▶ **WORK TO DO**: Restate the complete material exactly.

** Start of DATA LINES **

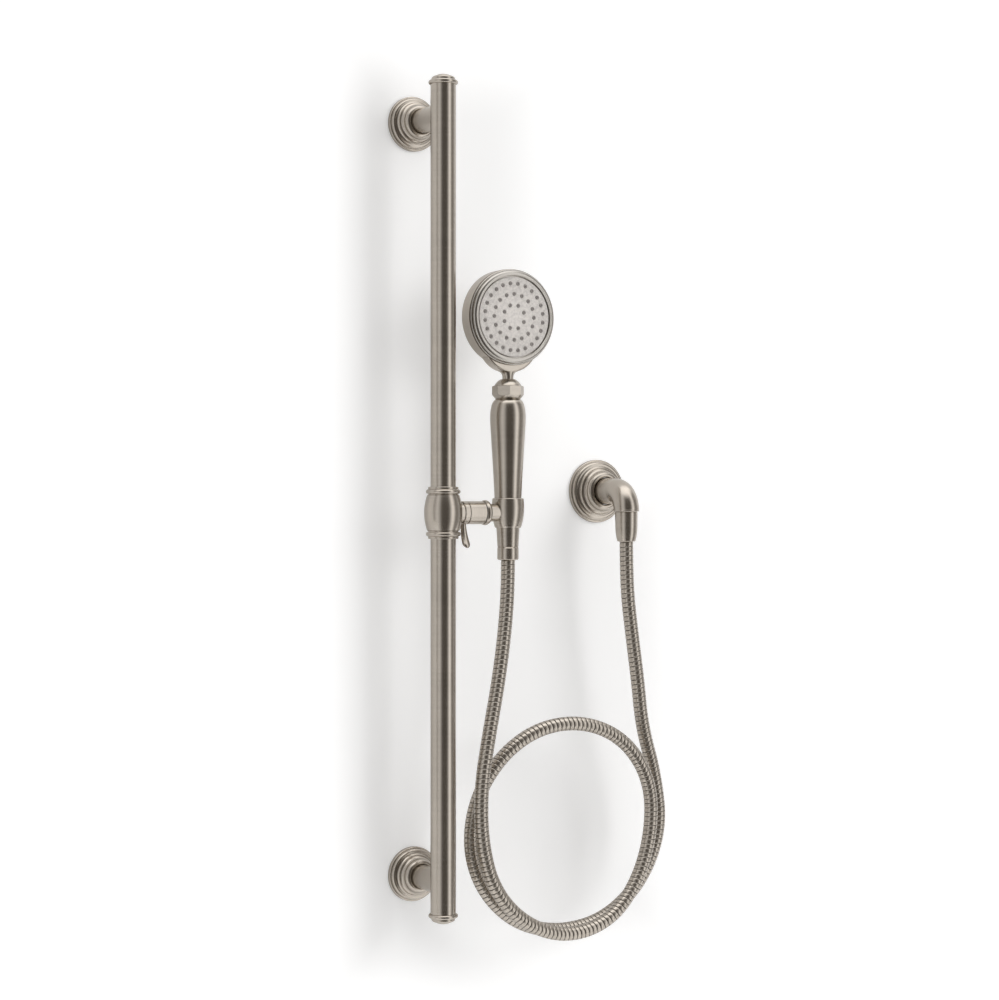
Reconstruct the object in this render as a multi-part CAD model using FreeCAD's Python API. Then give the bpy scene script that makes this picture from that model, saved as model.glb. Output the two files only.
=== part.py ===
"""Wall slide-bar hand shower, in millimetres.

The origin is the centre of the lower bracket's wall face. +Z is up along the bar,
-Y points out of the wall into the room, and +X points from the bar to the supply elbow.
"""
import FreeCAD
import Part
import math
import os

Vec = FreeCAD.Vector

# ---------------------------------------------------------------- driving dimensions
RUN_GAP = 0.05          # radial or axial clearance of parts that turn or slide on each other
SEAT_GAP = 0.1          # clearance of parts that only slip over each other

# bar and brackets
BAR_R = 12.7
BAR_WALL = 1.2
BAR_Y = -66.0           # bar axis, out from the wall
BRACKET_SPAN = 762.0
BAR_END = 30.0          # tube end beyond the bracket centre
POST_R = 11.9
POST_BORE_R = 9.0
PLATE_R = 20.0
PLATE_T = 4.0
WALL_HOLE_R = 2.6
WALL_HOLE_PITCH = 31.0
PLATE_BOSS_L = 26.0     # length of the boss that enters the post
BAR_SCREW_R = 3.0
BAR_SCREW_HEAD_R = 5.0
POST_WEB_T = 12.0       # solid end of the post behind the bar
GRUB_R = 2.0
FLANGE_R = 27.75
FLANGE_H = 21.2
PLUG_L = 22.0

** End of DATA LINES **

▶ **ANSWER BELOW**:
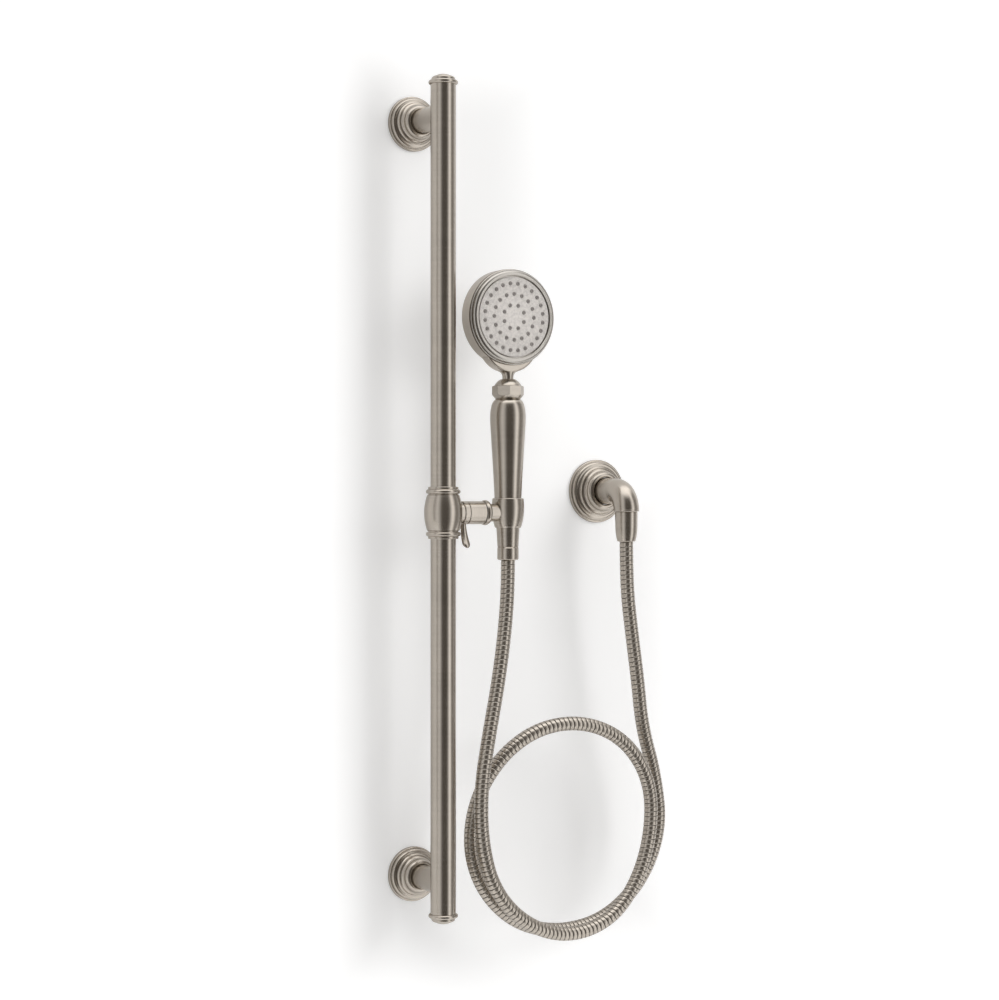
Reconstruct the object in this render as a multi-part CAD model using FreeCAD's Python API. Then give the bpy scene script that makes this picture from that model, saved as model.glb. Output the two files only.
=== part.py ===
"""Wall slide-bar hand shower, in millimetres.

The origin is the centre of the lower bracket's wall face. +Z is up along the bar,
-Y points out of the wall into the room, and +X points from the bar to the supply elbow.
"""
import FreeCAD
import Part
import math
import os

Vec = FreeCAD.Vector

# ---------------------------------------------------------------- driving dimensions
RUN_GAP = 0.05          # radial or axial clearance of parts that turn or slide on each other
SEAT_GAP = 0.1          # clearance of parts that only slip over each other

# bar and brackets
BAR_R = 12.7
BAR_WALL = 1.2
BAR_Y = -66.0           # bar axis, out from the wall
BRACKET_SPAN = 762.0
BAR_END = 30.0          # tube end beyond the bracket centre
POST_R = 11.9
POST_BORE_R = 9.0
PLATE_R = 20.0
PLATE_T = 4.0
WALL_HOLE_R = 2.6
WALL_HOLE_PITCH = 31.0
PLATE_BOSS_L = 26.0     # length of the boss that enters the post
BAR_SCREW_R = 3.0
BAR_SCREW_HEAD_R = 5.0
POST_WEB_T = 12.0       # solid end of the post behind the bar
GRUB_R = 2.0
FLANGE_R = 27.75
FLANGE_H = 21.2
PLUG_L = 22.0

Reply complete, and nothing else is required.